Nel film “Il terzo uomo” Orson Welles diceva che “in Italia sotto i Borgia, per trent’anni, hanno avuto assassinii, guerre, terrore e massacri, ma hanno prodotto Michelangelo, Leonardo da Vinci e il Rinascimento. In Svizzera hanno avuto amore fraterno, cinquecento anni di pace e democrazia, e che cos’hanno prodotto? Gli orologi a cucù“. Ma in realtà l’Elvezia, oltre ai soliti stereotipi (cioccolato, formaggi e orologi) ha anche prodotto dell’ottimo rock ‘n’ roll, come testimoniato da una fervida scena underground documentata dalle attività della benemerita etichetta Voodoo Rhythm Records, di stanza a Berna, fondata dal mitologico Reverend Beat-Man.
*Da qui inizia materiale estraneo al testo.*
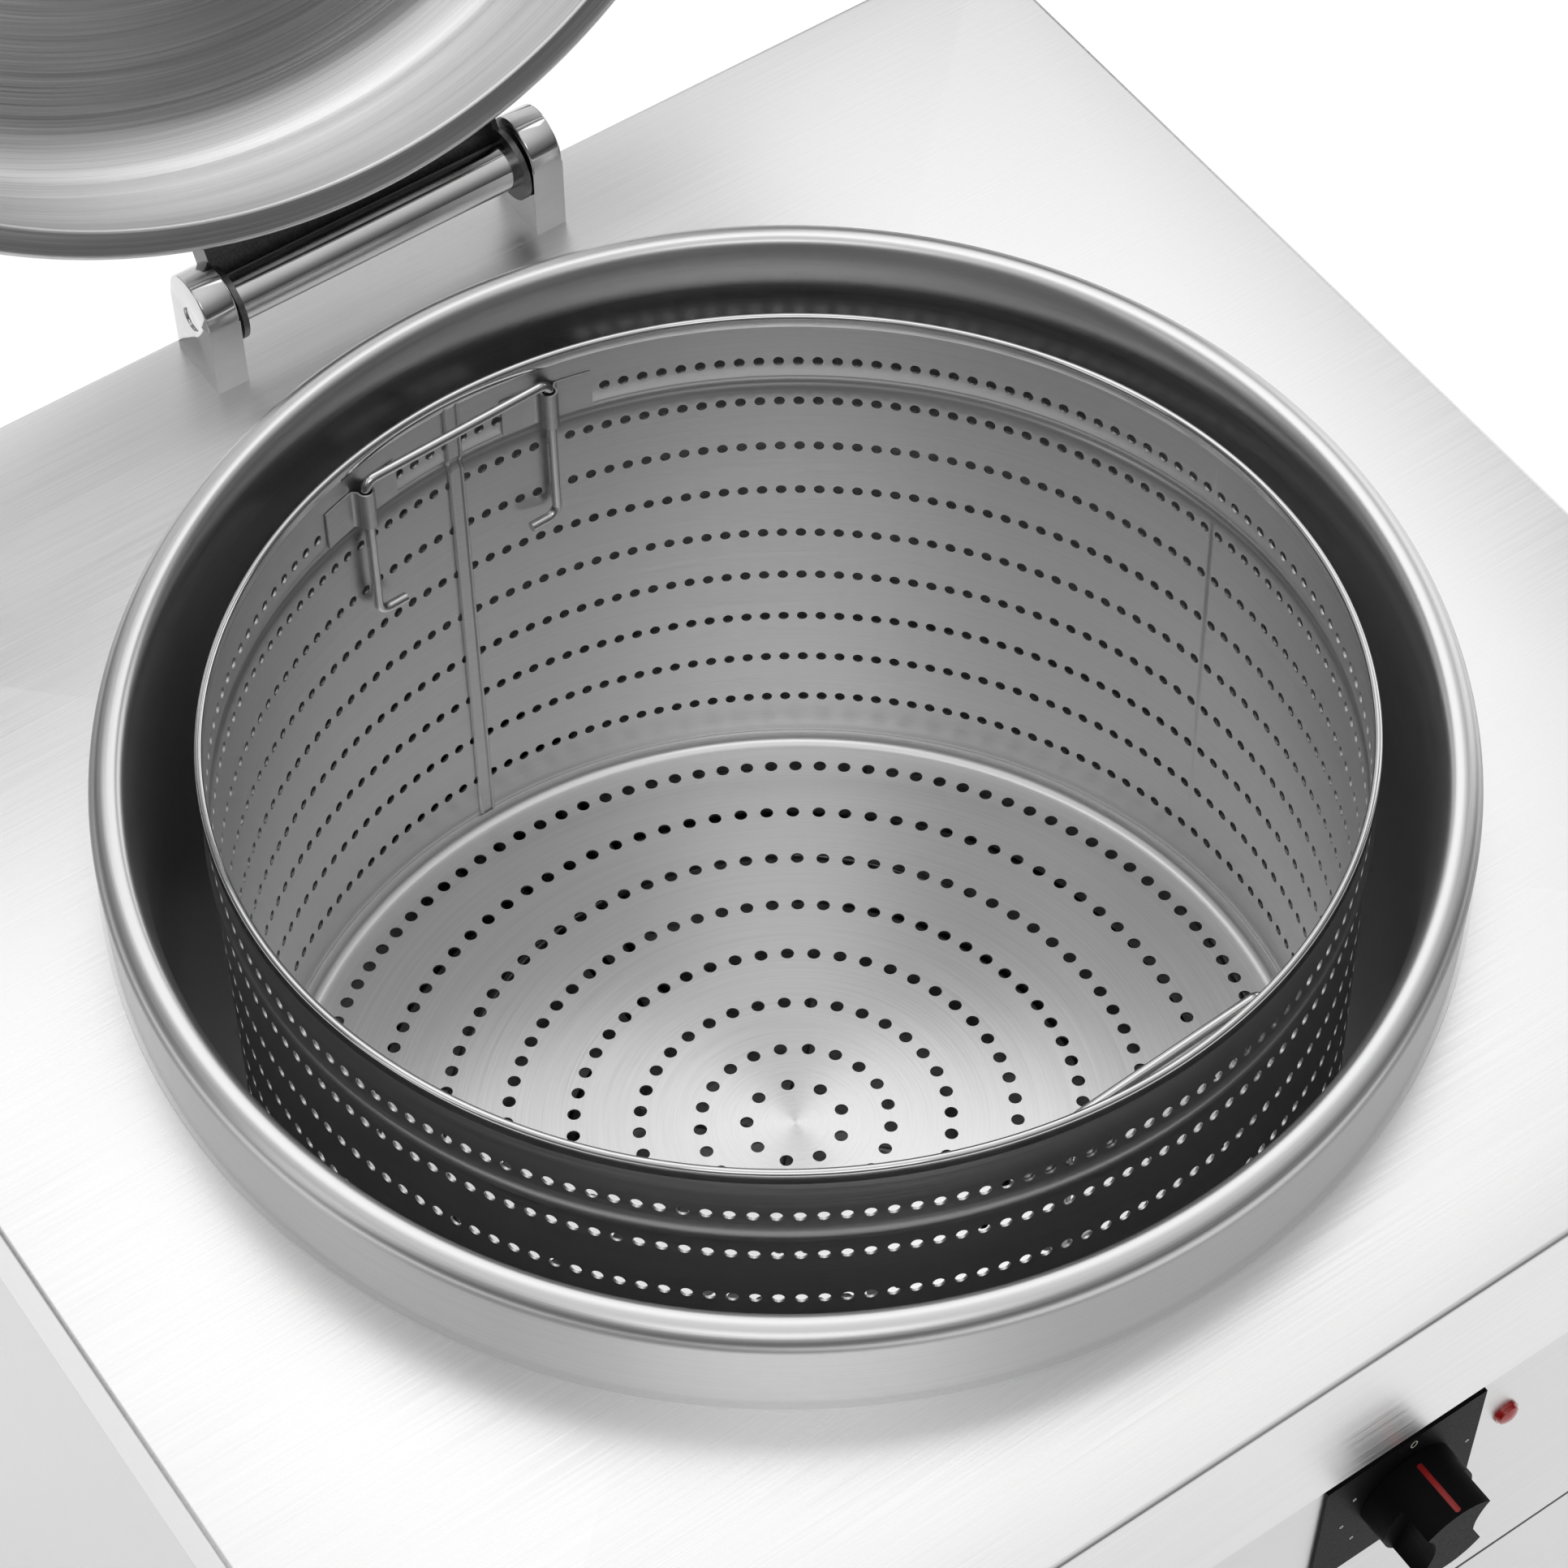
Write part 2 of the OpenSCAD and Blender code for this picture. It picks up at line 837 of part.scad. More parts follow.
// Two ears on the hinge axis, arms that reach the lid's wall, and a web between the arms.
module lid_bracket() {
    reach = 52;
    color("darkgray")
        at_lid()
            difference() {
                union() {
                    for (s = [-1, 1])
                        mirror_about_hinge(s)
                            translate([hinge_x + ear_off - ear_t / 2, hinge_y, hinge_ax]) {
                                rotate([0, 90, 0])
                                    cylinder(r = ear_r, h = ear_t, $fn = 64);
                                translate([0, -reach, 1])
                                    cube([ear_t, reach, ear_r - 1]);
                            }
                    span([hinge_x - ear_off, hinge_y - reach, hinge_ax + 11],
                        [hinge_x + ear_off, hinge_y - 4, hinge_ax + 14]);
                    span([hinge_x - ear_off, hinge_y - 6, hinge_ax + 5],
                        [hinge_x + ear_off, hinge_y - 3, hinge_ax + 14]);
                }
                bar_x(hinge_x - 100, hinge_x + 100, hinge_y, hinge_ax, pin_d + 0.1);
                bar_x(hinge_x - ear_off + ear_t / 2, hinge_x + ear_off - ear_t / 2,
                    hinge_y, hinge_ax, tube_d);
                lid_envelope();
            }
}

// ---- lid ----

// Sheet outline of the inner pan: rolled edge, lip, skirt, round corner and flat top.
module lid_inner_outline() {
    cx = dish_r - dish_corner;
    cz = lid_dish - dish_corner;
    translate([dish_r, 0])
        square([lid_r - bead_r - dish_r, lid_t]);
    translate([dish_r, 0])
        square([lid_t, cz]);
    translate([cx, cz])
        intersection() {
            difference() {
                circle(r = dish_corner + lid_t, $fn = fine);
                circle(r = dish_corner, $fn = fine);
            }
            square(dish_corner + 2 * lid_t);
        }
    translate([0, lid_dish])
        square([cx, lid_t]);
    translate([lid_r - bead_r, bead_r])
        difference() {
            circle(r = bead_r, $fn = small);
            circle(r = bead_r - lid_t, $fn = small);
        }
}

module lid_inner() {
    color("gainsboro")
        at_lid()
            translate([lid_x, lid_y, lid_zz])
                rotate_extrude($fn = fine)
                    lid_inner_outline();
}

module lid_outer_outline() {
    r = cover_corner;
    translate([cover_r - lid_t, lid_t])
        square([lid_t, cover_h - r - lid_t]);
    translate([cover_r - r, cover_h - r])
        intersection() {
            difference() {
                circle(r = r, $fn = 64);
                circle(r = r - lid_t, $fn = 64);
            }
            square(r);
        }
    translate([0, cover_h - lid_t])
        square([cover_r - r, lid_t]);
}

module lid_outer() {
    color("silver")
        at_lid()
            translate([lid_x, lid_y, lid_zz])
                rotate_extrude($fn = fine)
                    lid_outer_outline();
}

module lid_insulation() {
    z0 = lid_dish + lid_t + 0.3;
    color("khaki")
        at_lid()
            translate([lid_x, lid_y, lid_zz + z0])
                cylinder(r = dish_r - dish_corner - 4, h = cover_h - lid_t - 0.3 - z0, $fn = fine);
}

module lid_handle() {
    y = lid_y - cover_r;
    z = lid_zz + 50;
    color("gainsboro")
        at_lid()
            difference() {
                union() {
                    bar_x(lid_x - 110, lid_x + 110, y - 34, z, 18);
                    for (s = [-1, 1]) {
                        translate([lid_x + s * 110, y - 34, z])
                            sphere(d = 18, $fn = small);
                        bar_y(y - 34, y + 30, lid_x + s * 110, z, 14);
                    }
                }
                lid_envelope();
            }
}

// ---- basket ----

module basket_wall() {
    color("lightgray")
        at_basket()
            translate([0, 0, -basket_h])
                rotate_extrude($fn = fine)
                    difference() {
                        union() {
                            translate([basket_r - 1.5, 1.5])
                                square([1.5, basket_h - 4.2]);
                            translate([basket_r - 1.2, basket_h - 42])
                                circle(r = 2.2, $fn = small);
                        }
                        translate([basket_r - 5, basket_h - 43])
                            square([3.5, 2]);
                    }
}

// Rings of the floor's perforation: radius, then how many holes.
floor_rings = [for (k = [0:7]) [24 + 30.9 * k, round(2 * PI * (24 + 30.9 * k) / 13.4)]];

module basket_floor() {
    color("lightgray")
        at_basket()
            translate([0, 0, -basket_h]) {
                linear_extrude(height = 1.5)
                    difference() {
                        circle(r = basket_r - 1.7, $fn = fine);
                        for (ring = floor_rings)
                            if (ring[0] < 100)
                                for (k = [0:ring[1] - 1])
                                    rotate(k * 360 / ring[1])
                                        translate([ring[0], 0])
                                            circle(d = 7, $fn = 16);
                    }
            }
}

module basket_rim() {
    color("white")
        at_basket()
            rotate_extrude($fn = fine)
                difference() {
                    translate([basket_r - 0.8, 0])
                        circle(r = 2.6, $fn = small);
                    translate([basket_r - 1.5, -4])
                        square([1.5, 3.7 - 2.2]);
                }
}

module basket_seam() {
    color("darkgray")
        at_basket()
            translate([0, 0, 1.8 - basket_h])
                rotate([0, 0, 89.2])
                    rotate_extrude(angle = 2.2, $fn = fine)
                        translate([basket_r - 2.7, 0])
                            square([1.2, basket_h - 46]);
}

// Sleeves with flat spot-welded wings that guide the legs of the handles.
module handle_clips() {
    color("silver")
        at_basket()
            for (t = [0, 180], s = [-1, 1])
                rotate([0, 0, t])
                    translate([s * sleeve_dx, bail_y, -37]) {
                        difference() {
                            cylinder(d = wire_d + 2.6, h = sleeve_h, $fn = small);
                            translate([0, 0, -eps])
                                cylinder(d = wire_d + 0.6, h = sleeve_h + 2 * eps, $fn = small);
                        }
                        rotate([0, 0, -s * 12])
                            for (w = [-1, 1])
                                translate([w > 0 ? 3 : -27, 2.6, 0])
                                    cube([24, 1, sleeve_h]);
                    }
}

// A wire bail: bar, two legs and two hooks that point towards each other.
module bail() {
    r = bail_bend;
    z = -11;
    translate([-sleeve_dx + r, bail_y, z])
        rotate([0, 90, 0])
            cylinder(d = wire_d, h = 2 * (sleeve_dx - r), $fn = small);
    for (s = [-1, 1])
        mirror([s > 0 ? 0 : 1, 0, 0]) {
            translate([sleeve_dx - r, bail_y, z - r])
                rotate([90, 0, 0])
                    rotate_extrude(angle = 90, $fn = 48)
                        translate([r, 0])
                            circle(d = wire_d, $fn = small);
            translate([sleeve_dx, bail_y, z - leg_len])
                cylinder(d = wire_d, h = leg_len - r, $fn = small);
            translate([sleeve_dx - r, bail_y, z - leg_len])
                rotate([90, 0, 0])
                    rotate_extrude(angle = -90, $fn = 48)
                        translate([r, 0])
                            circle(d = wire_d, $fn = small);
            translate([sleeve_dx - r - 10, bail_y, z - leg_len - r])
                rotate([0, 90, 0])
                    cylinder(d = wire_d, h = 10, $fn = small);
        }
}

module rear_handle() {
    color("white")
        at_basket()
            bail();
}

module front_handle() {
    color("white")
        at_basket()
            rotate([0, 0, 180])
                bail();
}

// ---- assembly ----

worktop();
well();
well_base();
well_insulation();
well_jacket();
heating_elements();
element_neck();
element_flange();
element_cover();
support_grid();
drain_strainer();
drain_pipe();
drain_valve();
valve_lever();
lever_nut();
drain_outlet();
left_side_panel();
right_side_panel();
rear_panel();
cabinet_floor();
front_frame();
control_panel();
control_plate();
control_knob();
knob_shaft();
thermostat();
thermostat_bulb();
pilot_lens();
pilot_lamp();
equipment_plate();
limit_thermostat();
reset_button();
contactor();
terminal_block();
cable_gland();
left_door();
right_door();
left_door_handle();
right_door_handle();
door_brackets();
door_pins();
door_magnets();
plinth();
left_hinge_block();
right_hinge_block();
hinge_pins();
hinge_bolts();
hinge_tube();
lid_bracket();
lid_inner();
lid_outer();
lid_insulation();
lid_handle();
basket_wall();
basket_floor();
basket_rim();
basket_seam();
handle_clips();
rear_handle();
front_handle();
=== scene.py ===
"""Looks of a floor-standing round-well deep fryer. Metres, +Z up, the control side faces -Y."""

import math

import bmesh
import bpy
from mathutils import Matrix, Vector, geometry
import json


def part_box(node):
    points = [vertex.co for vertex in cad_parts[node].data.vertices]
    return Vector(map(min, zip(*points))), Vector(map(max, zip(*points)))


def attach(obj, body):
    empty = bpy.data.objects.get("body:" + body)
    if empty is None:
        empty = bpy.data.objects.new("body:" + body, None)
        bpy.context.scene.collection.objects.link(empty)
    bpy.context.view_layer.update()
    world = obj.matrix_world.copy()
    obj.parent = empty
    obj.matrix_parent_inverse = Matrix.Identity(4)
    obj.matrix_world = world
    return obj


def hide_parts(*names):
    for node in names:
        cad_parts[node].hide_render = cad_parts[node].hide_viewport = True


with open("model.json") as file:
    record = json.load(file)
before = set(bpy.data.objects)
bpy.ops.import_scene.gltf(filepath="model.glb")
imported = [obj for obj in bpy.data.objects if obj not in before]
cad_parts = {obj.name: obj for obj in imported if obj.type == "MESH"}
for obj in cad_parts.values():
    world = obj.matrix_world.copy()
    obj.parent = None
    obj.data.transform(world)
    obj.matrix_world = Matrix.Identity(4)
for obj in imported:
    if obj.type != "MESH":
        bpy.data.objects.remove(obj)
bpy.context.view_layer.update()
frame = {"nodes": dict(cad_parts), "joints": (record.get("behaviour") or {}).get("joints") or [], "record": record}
NODES = frame["nodes"]
JOINTS = {j["name"]: j for j in frame["joints"]}
MM = 0.001
TAU = 2 * math.pi


# ---- places, all taken from the frame ----

def corner(node):
    """Lowest and highest corner of a CAD node at rest."""
    lo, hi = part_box(node)
    return Vector(lo), Vector(hi)


TOP_LO, TOP_HI = corner("worktop")
TOP_Z = TOP_HI.z
WELL_LO, WELL_HI = corner("well")
WELL = (WELL_LO + WELL_HI) / 2
WELL.z = TOP_Z

HINGE = Vector(JOINTS["lid_hinge"]["pos_m"])
LID_OPEN = -math.radians(JOINTS["lid_hinge"]["range_deg"][0])
LID_CENTRE = Vector((0.015, WELL.y + 0.007, TOP_Z + 0.013))
LID_R = 0.340
LID_DISH = 0.077
SWING = Matrix.Translation(HINGE) @ Matrix.Rotation(-LID_OPEN, 4, "X") @ Matrix.Translation(-HINGE)
LID = SWING @ Matrix.Translation(LID_CENTRE)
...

E, proprio da Berna, arriva uno dei gruppi svizzeri più interessanti in circolazione, i Jackets.

Questo trio – composto dalla chitarrista e frontwoman (ma anche cineasta e drammaturga) Jack Torera aka Jackie Brutsche, Samuel Schmidiger al basso e backing vocals e Chris Rosales alla batteria e backing vocals – si è formato nel 2008 e, da allora, ha iniziato a suonare in giro per il mondo, creandosi una solida reputazione sulla scorta di concerti energici (in cui spicca la presenza carismatica e il look stravagante della Torera/Brutsche) e dischi convincenti, basati su una formula sonora che mischia garage rock, punk, ed elementi psych/fuzz. Il three-piece ensemble ha anche fondato una propria etichetta, la Wild noise records, con cui hanno rilasciato, lo scorso anno, il 7″ “Pie in the sky“.

I nostri, nel mese di ottobre, e a cinque anni dal penultimo full length, “Queen of the pill” (prodotto da King Khan) hanno pubblicato il loro quinto album complessivo, “Intuition“, uscito sulla label portoghese Chaputa! Records (che l’anno scorso aveva già dato alle stampe il 7″ “Life is not like the movies“). Orchestrato e assemblato, in cabina di regia, dalle sapienti mani di Jim Diamond e Adi Flück, e contraddistinto dal notevole artwork di Olaf Jens, il disco continua nel solco del percorso del power trio, che propone un garage rock melodico e spigoloso allo stesso tempo, in cui lo spirito musicale e iconografico surreale e vibrante dei Sixties viene trasportato nel nuovo millennio, svecchiandolo e modernizzandolo.

Dieci brani per una trama che assume echi e contorni post-punk à la Siouxsie and the Banshees nell’opener “Crossing streets“, per poi virare verso il classico, trascinante garage rock Fuzztonesiano in “Ours forever” (a giudizio di chi vi scrive, il migliore episodio del lotto) e “Gambling town” è musica per immagini, come una soundtrack di un musicarello beat degli anni Sessanta, decennio rievocato sonicamente anche nella kinksianaI tried“. “Coco loco” è un anthem da ballare sul dancefloor e si regge su un azzeccato riff di basso, “Can’t take it back” rallenta un po’ i ritmi, ma senza rinunciare al consueto fabbisogno distorsivo e di fuzz, confermato anche in “Lies“. Se la title track può rimandare al garage rock dei primi Courettes, il garage pop di “One step ahead” prepara il terreno per il gran finale con la conclusiva “Master plan” che coi suoi stop-and-go elettrici farà sicuramente furore ai concerti.

Se l’intuito non vi inganna, avrete capito che “Intuition” è un album che spacca e, in fatto di gusti nel R’N’R, il Reverendo (quello vero, non il cialtrone che vi sta scrivendo) raramente sbaglia, quindi fatelo vostro!